Sim. Sei que as licenças gestantes em nosso país colocam os pais, principalmente as mães, em situações difíceis, porque têm que trabalhar para ajudar no lar, mas é preciso ter consciência da necessidade de priorizar a família e as crianças. Não é bom que uma mulher seja excelente executiva e passe a maior parte do tempo fora do contato com seus filhos. O pai a mesma coisa. Se não é possível compatibilizar o emprego e a família, a situação começa a ficar de risco. Há trabalhos que falam que crianças de menos de dois anos em que a mãe se afasta por longos períodos, mais de 24 horas, sofrem muito e precisam quase que imediatamente fazer um novo vínculo. Nestes casos, a avó, ou uma tia ou uma babá costumam tomar a posição da mãe. Sou um pouco claro. peço aos casais que pensem muito, sempre que possível, se querem mesmo ter um filho e que saibam o que isso significa. Criança dá trabalho, exige presença.

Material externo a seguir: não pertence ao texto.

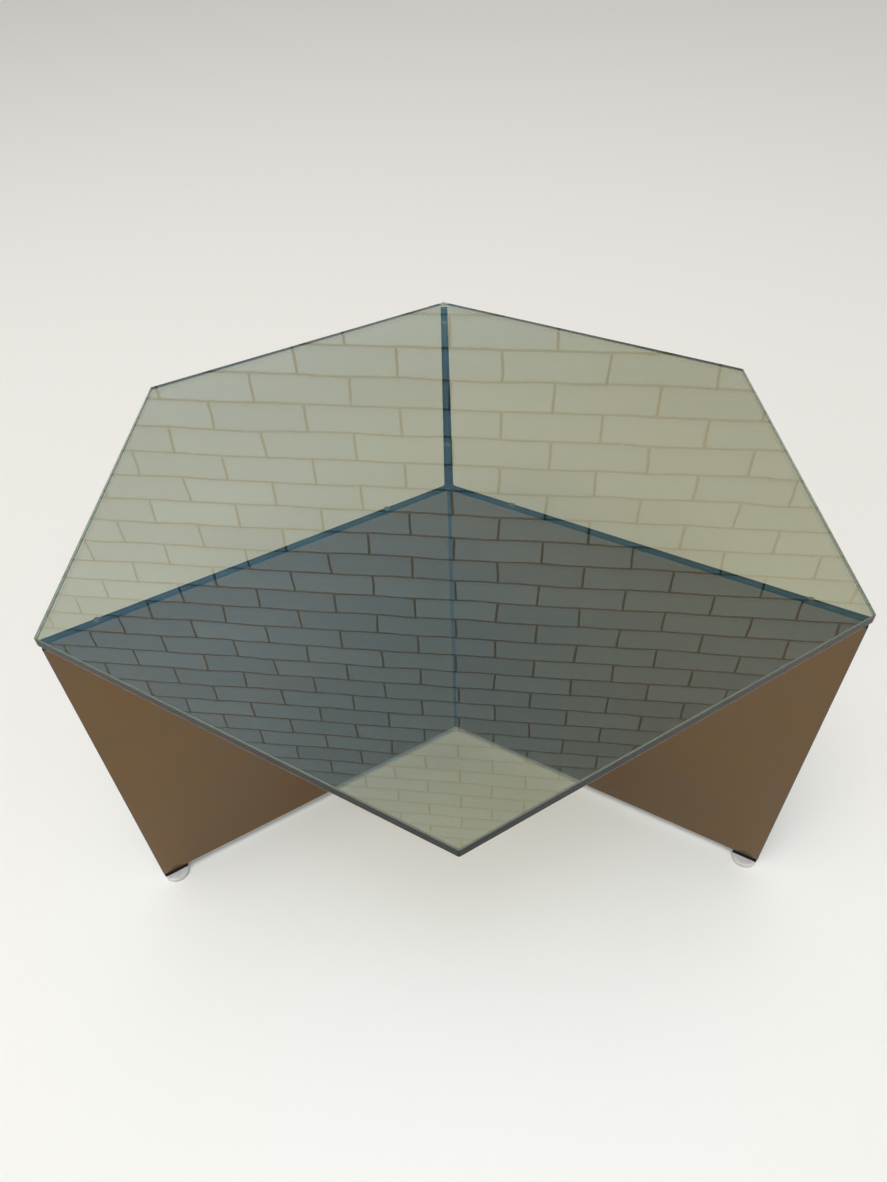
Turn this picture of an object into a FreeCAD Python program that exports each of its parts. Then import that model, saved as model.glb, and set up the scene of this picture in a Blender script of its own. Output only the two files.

No primeiro ano de vida, precisa ser amamentada; acorda a noite, chora; tem que trocar as fraldas; dar banho, etc, etc..
Blog – No livro, o Sr. fala sobre os resfriados repetitivos. O que eles sinalizam?
Os resfriados repetitivos, as febres, as famosas viroses infantis nos primeiros anos de vida que são até motivo de chacota nas mídias sociais, nada mais são que a precoce idade das crianças para as creches e os vírus começam a passar de uma para outra, principalmente porque muitas mães, impossibilitadas de faltar ao trabalho, levam seus filhos mesmo doentes para as creches. E isso eu sempre peço aos pais: uma criança enferma, com febre, por favor, fiquem com elas. Deem carinho, cuidem delas. O problema, além de puramente de contágio e da idade, também tem um pouco de um fator imunológico. Crianças tristes, sofridas, infelizes, abandonadas, sem atenção, crescem mais devagar, alimentam-se mal e têm maior tendência a apresentarem problemas infecciosos mais frequentes e mais precocemente, mas o problema pior, pode ter certeza, é a questão emocional…
Blog – Há situações em que o pai fica em casa para não colocar o filho na creche. A creche é assim tão prejudicial, quando comparada com a presença da família, que vale fazer de tudo para estarcom a criança?
Tenho visto pais maravilhosos que assumem com muito gosto e dedicação o cuidar dos filhos. Acho isso maravilhoso e se os pais e mães se adaptam a isso nada a criticar. Eu faço pediatria há mais de 40 anos e certas crianças, nunca vêm com a mãe, quase sempre é o pai ou a avô. É muito frequente também mulheres que dizem: “eu não queria ter filhos, ele queria. Então, ele assume o cuidado”. Se o pai é amoroso e cuidadoso é muito melhor do que deixar numa creche ou com pessoas estranhas, profissionais que nunca, conseguem transmitir com a mesma intensidade o afeto dos pais.